Claudette Colbert (September 13, 1903 - July 30, 1996), born Émilie Claudette Chauchoin, was an American actress. With her round face, big eyes, and flair for light comedy and emotional drama, Claudette's versatility led to her becoming one of the best-paid stars of the 1930s and 1940s. In 1999, the American Film Institute named her the 12th-greatest female star of classic Hollywood cinema.


The Smiling Lieutenant (1933)

It Happened One Night (1935)

Imitation of Life (1935)

Cleopatra (1935)


Most shots of Claudette in her films were of her left profile. She considered her left side to be her best due to an injury on the right side of her nose. Once an entire set had to be rebuilt so she would not have to show her right side.

After filming The Secret Heart (1946) together, she and co-star June Allyson became great friends. Claudette became godmother to June's daughter.

Claudette was one of Cecil B. DeMille's favorite actresses. She starred in three of his movies: The Sign of the Cross (1932), Four Frightened People (1934), and Cleopatra (1935).

By the early 1950s, Claudette had basically retired from the screen in favor of television and stage work. She received a Sarah Siddons Award for her Chicago theater work in 1980.

In 1935, she became the only actress to date to star in three films nominated for Best Motion Picture in the same year: Cleopatra, Imitation of Life and It Happened One Night.

In 1936, Claudette signed a new contract with Paramount, making her Hollywood's highest-paid actress. Two years later, she was earning a salary of $426,924. At the peak of her popularity in the late 1930s, she earned $150,000 per film.

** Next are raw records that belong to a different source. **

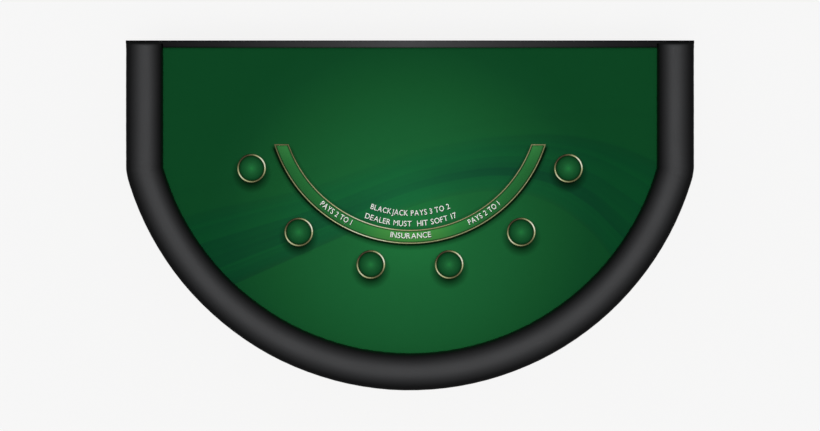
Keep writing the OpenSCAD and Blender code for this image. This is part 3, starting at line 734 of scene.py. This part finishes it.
def armrest_profile():
    """Closed section as (inset, z): hem, outer wall, crown, and the notch for deck and base."""
    mid = ARMREST_W / 2
    base_z = CLOTH_Z + SEAT_GAP
    crown = []
    for k in range(CROWN_STEPS + 1):
        a = math.pi * (1 - k / CROWN_STEPS)
        c, s = math.cos(a), max(math.sin(a), 0)
        crown.append((mid + mid * math.copysign(abs(c) ** (2 / CROWN_POWER), c),
                      base_z + (CROWN_Z - base_z) * s ** (2 / CROWN_POWER)))
    bottom = DECK_Z - COVER_T
    wall = [(0.0, DECK_Z + (base_z - DECK_Z) * t) for t in (0.15, 0.45, 0.75)]
    hem = [(HEM_W, bottom), (HEM_W * 0.66, bottom), (HEM_W * 0.33, bottom),
           (3.0 * MM, bottom), (0.8 * MM, bottom + 0.8 * MM)]
    notch = [(BASE_INSET_IN, base_z), (BASE_INSET_IN, BASE_TOP_Z), (DECK_INSET, BASE_TOP_Z),
             (DECK_INSET, DECK_Z), (HEM_W, DECK_Z)]
    return hem + wall + crown + notch


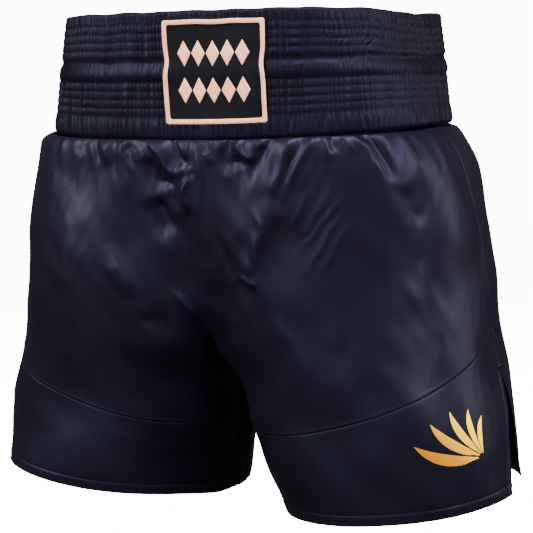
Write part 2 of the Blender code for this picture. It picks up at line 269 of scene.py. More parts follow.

Claudette made an effort to learn about lighting and cinematography and refused to begin filming until she was satisfied that she would be shown to her best advantage.

In 1956, she hosted the 28th Academy Awards ceremony.

Claudette never had children. She left most of her estate, estimated at $3.5 million, to a long-time friend, Helen O'Hagan, a retired director of corporate relations at Saks Fifth Avenue.

In 1999, the American Film Institute named Claudette Colbert the 12th-greatest female star of classic Hollywood cinema.